Berlinale 2015 Preview

Berlinale 2015 poster
Berlinale 2015

Berlin International Film Festival

5 – 15 February 2015

Berlin, Germany

Berlinale website

Celebrating its 65th anniversary, this year’s Berlinale promises exciting new works from some of our favourite directors. And while the line-up is the usual mixed bag of hits and misses, there is still a great diversity of films on show that go beyond the eye-catching heavyweights, high-profile gala features and prestige ‘Berlinale Special’ screenings, which this year include the likes of Sam Taylor-Johnson’s much talked-about adaptation of EL James’s erotic fiction Fifty Shades of Grey and Anton Corbijn’s James Dean biopic Life.

One of the greatest highlights for us is undoubtedly Guy Maddin’s The Forbidden Room, screening in the notoriously unpredictable Forum section. Following his ambitious noir gangster ghost tale Keyhole in 2012, Maddin, who has a long-standing relationship with the festival, returns with a film, co-directed by Evan Johnson, that resembles an endless nightmare where plot, characters and locations constantly flow into one another.

Screening in Competition are Peter Greenaway’s Eisenstein in Guanajuato, Pablo Larraín’s The Club, Werner Herzog’s Queen of the Desert and Sabu’s Chasuke’s Journey, alongside other notable contenders such as Alexey German Jr.’s Under Electric Clouds, Radu Jude’s Balkan western Aferim!, and the highly anticipated German entry Victoria, by Sebastian Schipper. Plus, following on the heels of last year’s eccentric Berlinale winner Black Coal, Thin Ice, comes Chinese offering Gone With the Bullets, the second part of Jiang Wen ‘Bullet’ trilogy, which started with his cryptic 2010 comedy gangster drama Let the Bullets Fly.

Among the films we will be checking out in the Forum and Panorama strands are Emyr ap Richard and Darhad Erdenibulag’s quietly radical adaptation of the Kafka classic K, Mitchell Lichtenstein’s haunting game of insecurities Angelica, and Mark Christopher’s rediscovered and extended 54: Director’s Cut. We also look forward to Marcin Malaszczak’s The Days Run Away like Wild Horses over the Hills, which takes its title from a collection of poems Charles Bukowski wrote for his lover, and Matthias Glasner’s Blochin – The Living and the Dead, the pilot to a new German TV crime drama series starring Jürgen Vogel.

As always, the Berlinale will present a vast number of documentaries, this time focusing quite heavily on cult figures and troubled artists including Fassbinder, Nina Simone, Kurt Cobain and Yvonne Rainer, while Joshua Oppenheimer is at hand to present The Look of Silence, his acclaimed follow-up to The Act of Killing.
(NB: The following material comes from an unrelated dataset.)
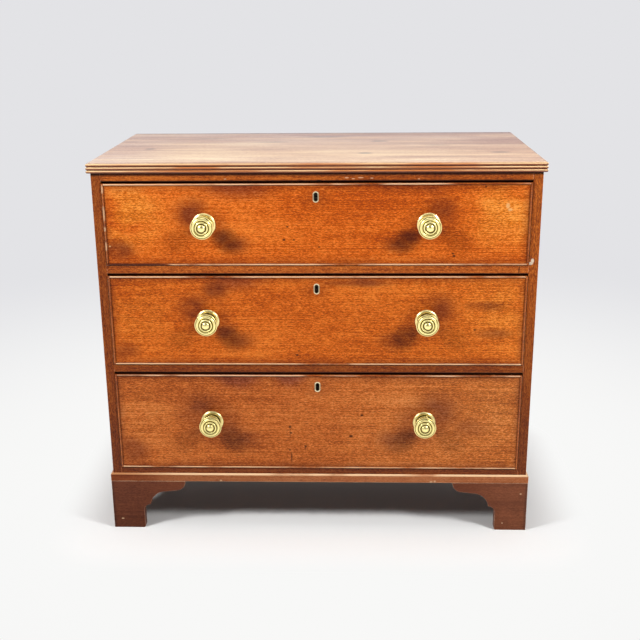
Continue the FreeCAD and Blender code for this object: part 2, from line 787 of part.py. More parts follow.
def draw_keyhole_slot(sketch, high):
    """The slot below the keyhole's eye."""
    middle = high - SIZE.escutcheon_drop
    half_slot = SIZE.key_slot_wide / 2
    low = middle - SIZE.key_slot_fall
    draw_outline(sketch, rectangle(-half_slot, half_slot, low, middle + SIZE.key_eye_rise))


def draw_keyhole_eye(sketch, high):
    """The keyhole's round eye."""
    draw_circle(sketch, 0, high - SIZE.escutcheon_drop + SIZE.key_eye_rise, SIZE.key_eye_radius)


def draw_escutcheon(sketch, high):
    """The outline of the brass thread round the keyhole."""
    middle = high - SIZE.escutcheon_drop
    half_high = SIZE.escutcheon_high / 2
    draw_outline(sketch, pill(SIZE.escutcheon_wide / 2, middle - half_high, middle + half_high))


def make_drawer_front(number, high, let_in):
    """The drawer front, rebated for its bead and cut for the lock and its keyhole."""
    label = "drawer_front_%d" % number
    body = new_body(label + "_blank")
    bead = SIZE.bead_wide
    whole = rectangle(-HALF_DRAWER, HALF_DRAWER, 0, high)
    field = rectangle(bead - HALF_DRAWER, HALF_DRAWER - bead, bead, high - bead)
    pad(body, label + "_whole", "XZ", whole, SIZE.bead_seat, SIZE.front_thick - SIZE.bead_seat)
    pad(body, label + "_field", "XZ", field, 0, SIZE.front_thick)
    pocket(body, label + "_keyhole", "XZ", lambda s: draw_escutcheon(s, high), 0, SIZE.front_thick)
    return body, cut(label, body, let_in)


def make_cock_bead(number, high):
    """The mitred frame of round-nosed bead, let into the edge of the drawer front."""
    label = "cock_bead_%d" % number
    bead = SIZE.bead_wide
    inner = HALF_DRAWER - bead
    proud = SIZE.bead_proud
    deep = SIZE.bead_seat + proud
    body = new_body(label)
    pad(body, label + "_pad", "XZ", rectangle(-HALF_DRAWER, HALF_DRAWER, 0, high), -proud, deep)
    window = rectangle(-inner, inner, bead, high - bead)
    frame = pocket(body, label + "_window", "XZ", lambda s: draw_outline(s, window), -proud, deep)
    round_edges(body, label + "_nose", frame, (bead - SIZE.bead_flat) / 2,
                lambda box: near(box.YMax, -proud))
    return node(label, body)


def knob_profile():
    """The turned knob: domed crown, sloping face, dished back and straight neck."""
    brow = SIZE.knob_reach - SIZE.dome_fall
    edge_front = brow - SIZE.face_fall
    edge_back = edge_front - SIZE.head_edge
    seat = SIZE.rose_floor
    return [(0, -SIZE.knob_reach), (SIZE.crown_radius, -SIZE.knob_reach), (SIZE.dome_radius, -brow),
            (SIZE.head_radius, -edge_front), (SIZE.head_radius, -edge_back),
            (SIZE.neck_radius, -(seat + SIZE.neck_long)), (SIZE.neck_radius, -seat), (0, -seat)]


def rose_profile():
    """The turned back plate under a knob: a raised rim round a dished floor."""
    crest = SIZE.rose_radius - SIZE.rose_rim_wide / 2
    return [(0, 0), (0, -SIZE.rose_floor), (SIZE.rose_radius - SIZE.rose_rim_wide, -SIZE.rose_floor),
            (crest, -(SIZE.rose_floor + SIZE.rose_rim_rise)), (SIZE.rose_radius, 0)]


def make_knobs(number, high):
    """Two knobs and the roses that they stand on."""
    for label, piece, profile in (("knobs", "knob", knob_profile()), ("knob_roses", "rose", rose_profile())):
        pair = []
        for hand, word in ((LEFT, "left"), (RIGHT, "right")):
            name = "%s_%s_%d" % (piece, word, number)
            body = new_body(name)
            turn(body, name + "_turning", profile)
            drawer_place(body, number, SIZE.knob_apart / 2 * hand, high / 2)
            pair.append(body)
        group("%s_%d" % (label, number), pair)


def make_escutcheon(number, high):
    """The brass thread let into the front round the keyhole."""
    label = "escutcheon_%d" % number
    body = new_body(label)
    half_high = SIZE.escutcheon_high / 2
    middle = high - SIZE.escutcheon_drop
    pad(body, label + "_pad", "XZ", pill(SIZE.escutcheon_wide / 2, middle - half_high, middle + half_high),
        0, SIZE.escutcheon_thick)
    pocket(body, label + "_slot", "XZ", lambda s: draw_keyhole_slot(s, high), 0, SIZE.escutcheon_thick)
    pocket(body, label + "_eye", "XZ", lambda s: draw_keyhole_eye(s, high), 0, SIZE.escutcheon_thick)
    return node(label, body)


def make_lock(number, high):
    """The half-mortise lock: its outside, and the room inside for the bolt and the key."""
    label = "lock_%d" % number
    shell = new_body(label + "_shell")
    half_case = SIZE.lock_case_wide / 2
    half_plate = SIZE.lock_plate_wide / 2
    plate = SIZE.lock_plate_thick
    back = SIZE.front_thick
    add_box(shell, "Additive", label + "_case", (-half_case, LOCK_FRONT, high - SIZE.lock_case_high),
            (half_case, back, high))
    add_box(shell, "Additive", label + "_plate", (-half_plate, back - plate, high - SIZE.lock_plate_high),
            (half_plate, back, high))
    add_box(shell, "Additive", label + "_selvedge", (-half_plate, LOCK_FRONT, high - plate),
            (half_plate, back, high))
    room = new_body(label + "_room")
    half_way = SIZE.bolt_wide / 2 + SIZE.bolt_gap
    middle = high - SIZE.escutcheon_drop
    eye = middle + SIZE.key_eye_rise
    way_low = high - SIZE.bolt_high - SIZE.bolt_gap * 2
    add_box(room, "Additive", label + "_bolt_way", (-half_way, LOCK_ROOM_FRONT, way_low),
            (half_way, LOCK_ROOM_BACK, high))
    add_box(room, "Additive", label + "_key_room", (-SIZE.key_swing, LOCK_ROOM_FRONT, eye - SIZE.key_swing),
            (SIZE.key_swing, LOCK_ROOM_BACK, way_low))
    half_slot = SIZE.key_slot_wide / 2
    add_box(room, "Additive", label + "_keyway", (-half_slot, LOCK_FRONT, middle - SIZE.key_slot_fall),
            (half_slot, LOCK_ROOM_FRONT, eye + SIZE.key_eye_radius))
    bolt = new_body("lock_bolt_%d" % number)
    half_bolt = SIZE.bolt_wide / 2
    outline = rectangle(-half_bolt, half_bolt, LOCK_ROOM_FRONT + SIZE.bolt_gap,
                        LOCK_ROOM_BACK - SIZE.bolt_gap)
    bolt_foot = high - SIZE.bolt_gap - SIZE.bolt_high
    pad(bolt, "lock_bolt_%d_pad" % number, "XY", outline, bolt_foot, SIZE.bolt_high)
    node("lock_bolt_%d" % number, bolt)
    return shell, room, bolt, cut(label, shell, [room])


def drawer_place(item, number, x=0, z=0):
    """Puts a piece of a drawer in the case, over its runners."""
    opening = {1: OPENING_1, 2: OPENING_2, 3: OPENING_3}[number]
    place(item, x, FRONT, opening + SIZE.slide_gap + z)


def make_drawer(number, opening_high):
    """One drawer with its bead, knobs, escutcheon and lock."""
    high = opening_high - SIZE.drawer_top_gap - SIZE.slide_gap
    left = make_drawer_side(number, LEFT, "left", high)
    right = make_drawer_side(number, RIGHT, "right", high)
    bottom = make_drawer_bottom(number)
    back_blank, _ = make_drawer_back(number, high, [left, right])
    shell, room, bolt, _ = make_lock(number, high)
    front_blank, _ = make_drawer_front(number, high, [left, right, bottom, shell])
    bead = make_cock_bead(number, high)
    escutcheon = make_escutcheon(number, high)
    for piece in (left, right, bottom, back_blank, front_blank, shell, room, bolt, escutcheon, bead):
        drawer_place(piece, number)
    make_knobs(number, high)


# ---- the whole chest -------------------------------------------------------------------------

def check_and_write():
    """Stops at a failed feature or a bad shape; then writes each sub-part's STEP file."""
    DOC.recompute()
    for item in DOC.Objects:
        if "Invalid" in item.State or "Error" in item.State:
            raise ValueError("%s failed: %s" % (item.Label, item.State))
    for label, item in NODES.items():
        shape = item.Shape
        if shape.isNull() or not shape.isValid() or not shape.Solids:
            raise ValueError(label + " has no valid solid")
    os.makedirs("parts", exist_ok=True)
    for label, item in NODES.items():
        item.Shape.exportStep(os.path.join("parts", label + ".step"))


make_top()
make_rails_and_boards()
make_runners_kickers_stops()
make_back()
make_base_moulding()
make_feet()
make_drawer(1, SIZE.opening_high_1)
make_drawer(2, SIZE.opening_high_2)
make_drawer(3, SIZE.opening_high_3)
check_and_write()
print(len(NODES), "sub-parts written")
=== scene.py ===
import math

import bmesh
import bpy
from mathutils import Matrix, Vector


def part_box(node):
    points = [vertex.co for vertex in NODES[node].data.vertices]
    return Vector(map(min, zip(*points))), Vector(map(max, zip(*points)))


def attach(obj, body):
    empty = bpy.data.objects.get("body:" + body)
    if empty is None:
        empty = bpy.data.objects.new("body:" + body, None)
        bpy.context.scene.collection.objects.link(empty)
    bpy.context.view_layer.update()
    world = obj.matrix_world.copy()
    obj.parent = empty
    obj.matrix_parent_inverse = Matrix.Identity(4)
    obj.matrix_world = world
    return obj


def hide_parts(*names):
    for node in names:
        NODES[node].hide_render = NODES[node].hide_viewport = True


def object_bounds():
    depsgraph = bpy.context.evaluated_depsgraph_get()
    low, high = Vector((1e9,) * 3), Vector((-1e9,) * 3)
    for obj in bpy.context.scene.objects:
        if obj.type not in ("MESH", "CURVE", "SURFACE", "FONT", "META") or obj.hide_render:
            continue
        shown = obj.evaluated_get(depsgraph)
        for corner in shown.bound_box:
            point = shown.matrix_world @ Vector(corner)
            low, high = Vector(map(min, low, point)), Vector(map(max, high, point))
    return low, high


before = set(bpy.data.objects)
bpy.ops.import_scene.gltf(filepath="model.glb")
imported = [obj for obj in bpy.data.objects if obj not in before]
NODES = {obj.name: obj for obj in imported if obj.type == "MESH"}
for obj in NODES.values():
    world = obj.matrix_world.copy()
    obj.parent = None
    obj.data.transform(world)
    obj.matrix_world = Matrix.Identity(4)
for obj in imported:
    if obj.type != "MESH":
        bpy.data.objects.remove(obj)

bl_info = {
    "name": "Bachelor's Chest",
    "version": (1, 0, 0),
    "blender": (4, 5, 0),
    "location": "3D Viewport > Sidebar > Chest",
    "description": "Timbers, turned brass, fastenings and studio of a late Georgian bachelor's chest",
    "category": "Object",
}

MM = 0.001
CAD_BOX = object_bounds()
DRAWERS = (1, 2, 3)

# Short words for the sums that nodes do on numbers and on vectors, and for the other kinds that recur.
NUMBER_SUMS = {"plus": "ADD", "minus": "SUBTRACT", "times": "MULTIPLY", "times_plus": "MULTIPLY_ADD",
               "over": "DIVIDE", "fraction": "FRACT", "size": "ABSOLUTE", "smaller": "MINIMUM",
               "larger": "MAXIMUM"}
VECTOR_SUMS = {"offset": "SUBTRACT", "scaled": "MULTIPLY", "sizes": "ABSOLUTE", "at_least": "MAXIMUM",
               "distance": "LENGTH"}
KINDS = {
    **{word: ("ShaderNodeMath", {"operation": name}) for word, name in NUMBER_SUMS.items()},
    **{word: ("ShaderNodeVectorMath", {"operation": name}) for word, name in VECTOR_SUMS.items()},
    "parts": ("ShaderNodeSeparateXYZ", {}),
    "fade": ("ShaderNodeMapRange", {"interpolation_type": "SMOOTHSTEP"}),
    "blend": ("ShaderNodeMix", {"data_type": "RGBA"}),
}


# ---- colours, lengths and nodes --------------------------------------------------------------

def linear(hex_colour):
    """An sRGB hex colour as linear red, green, blue and alpha."""
    channels = [int(hex_colour[i:i + 2], 16) / 255 for i in (1, 3, 5)]
    curved = [c / 12.92 if c <= 0.04045 else ((c + 0.055) / 1.055) ** 2.4 for c in channels]
    return (*curved, 1.0)


def add(tree, kind, *values, **settings):
    """Adds a node of a Blender type, or of a kind that KINDS lists.

    values go to the sockets in use, in order, or are one dict of them by socket. A node among them
    stands for its first output in use."""
    kind, usual = KINDS.get(kind, (kind, {}))
    node = tree.nodes.new(kind)
    for name, value in {**usual, **settings}.items():
        setattr(node, name, value)
    if values and isinstance(values[0], dict):
        pairs = [(node.inputs[name], value) for name, value in values[0].items()]
    else:
        pairs = zip([socket for socket in node.inputs if socket.enabled], values)
    for socket, value in pairs:
        if isinstance(value, bpy.types.Node):
            value = next(output for output in value.outputs if output.enabled)
        if isinstance(value, bpy.types.NodeSocket):
            tree.links.new(value, socket)
        else:
            socket.default_value = value
    return node


def colour(label, hex_colour, says):
    """A colour that a user would change."""
    return bpy.props.FloatVectorProperty(
        name=label, description=says, subtype="COLOR", size=4, min=0, max=1, default=linear(hex_colour))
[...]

Also of note is B-Movie: Lust & Sound in West-Berlin about the music, art and chaos in the wild West-Berlin of the 1980s, and Jean-Gabriel Périot’s A German Youth, which looks at the gradual transformation and increasing politicisation of the Red Army Faction (RAF) at the end of the 1960s until they took up armed resistance, constructed entirely from archive footage and audio material.
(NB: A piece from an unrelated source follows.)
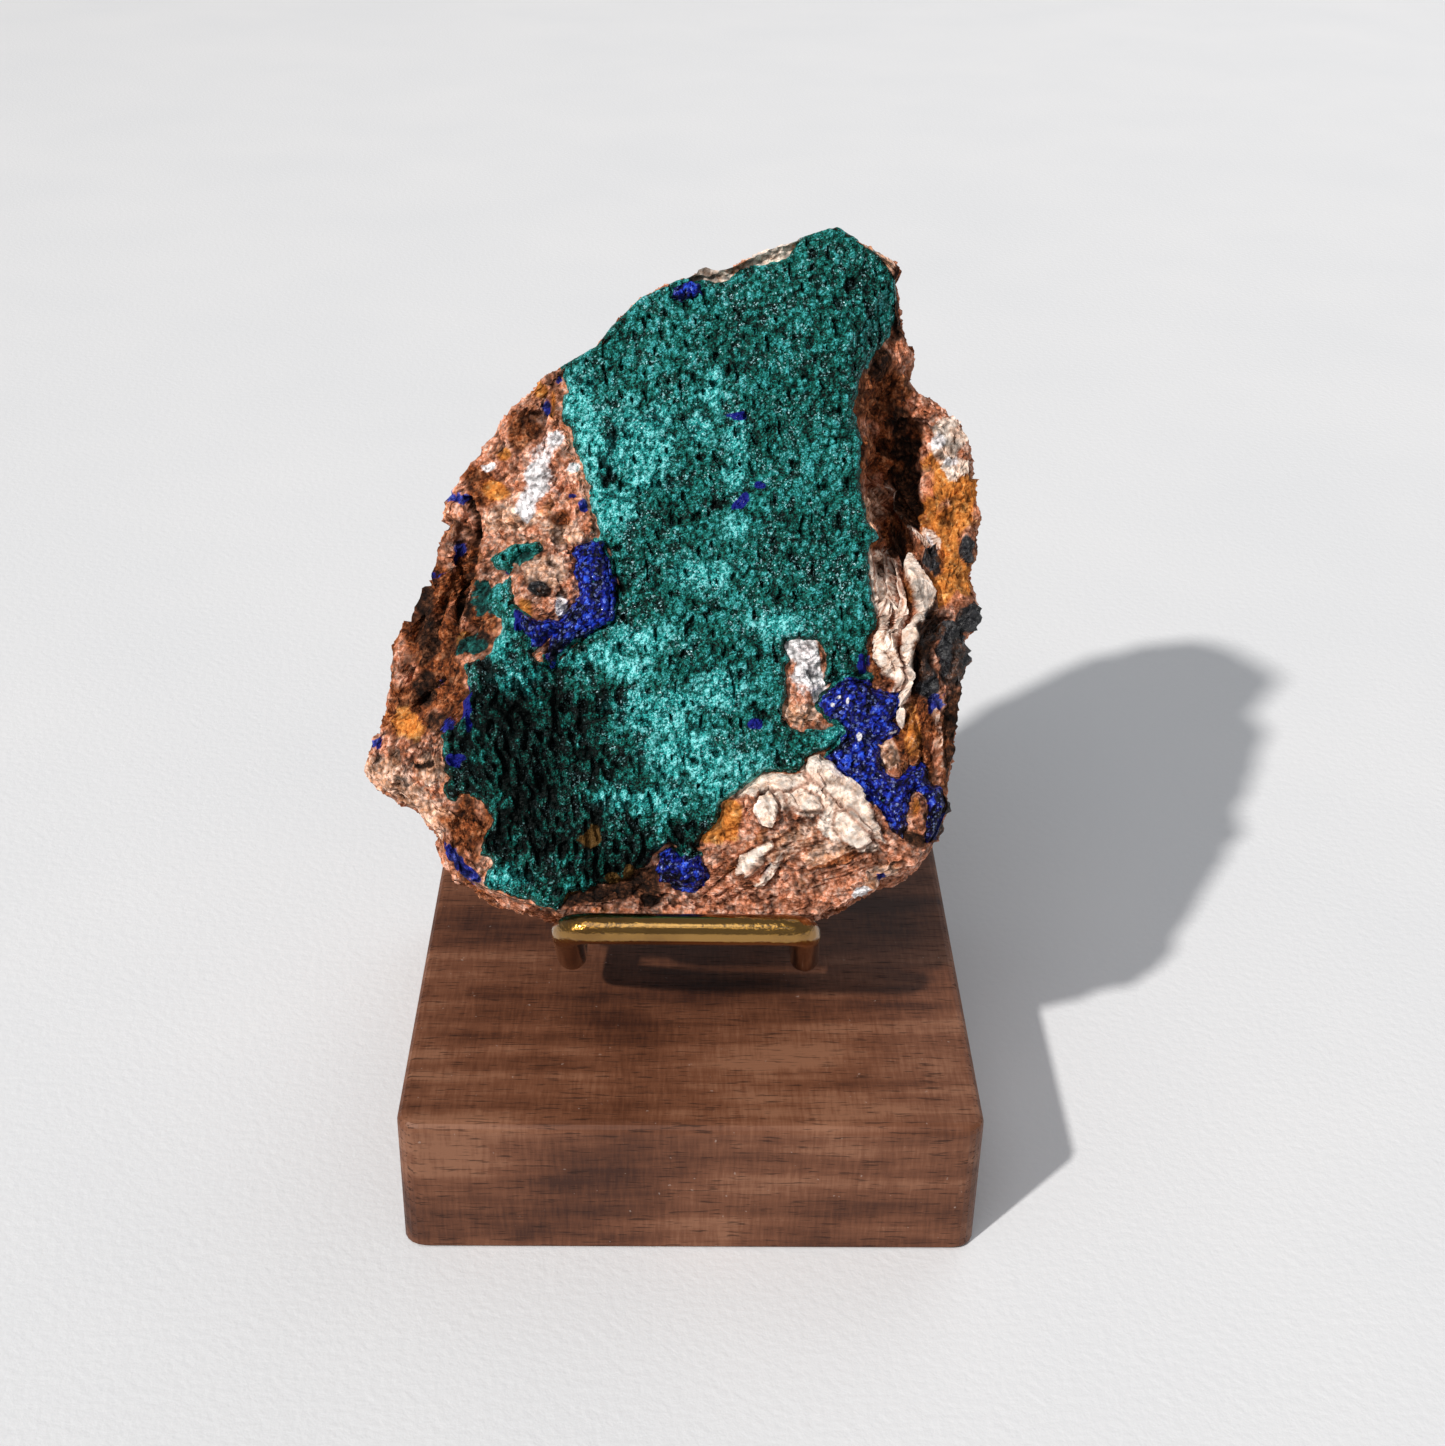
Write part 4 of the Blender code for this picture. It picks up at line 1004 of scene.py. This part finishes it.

Germany in the late 60s also features heavily in this year’s Berlinale Classics strand, which offers a rare chance to see Jürgen Böttcher’s Born in ’45 on the big screen, alongside newly restored versions of E. A. Dupont’s Varieté and Richard Brooks’s In Cold Blood. Finally, this year’s Retrospective celebrates the 100th anniversary of ‘Glorious Technicolor’ films, with titles including John M. Stahl’s Leave Her to Heaven, Anthony Mann’s The Naked Spur and Powell and Pressburger’s Black Narcissus.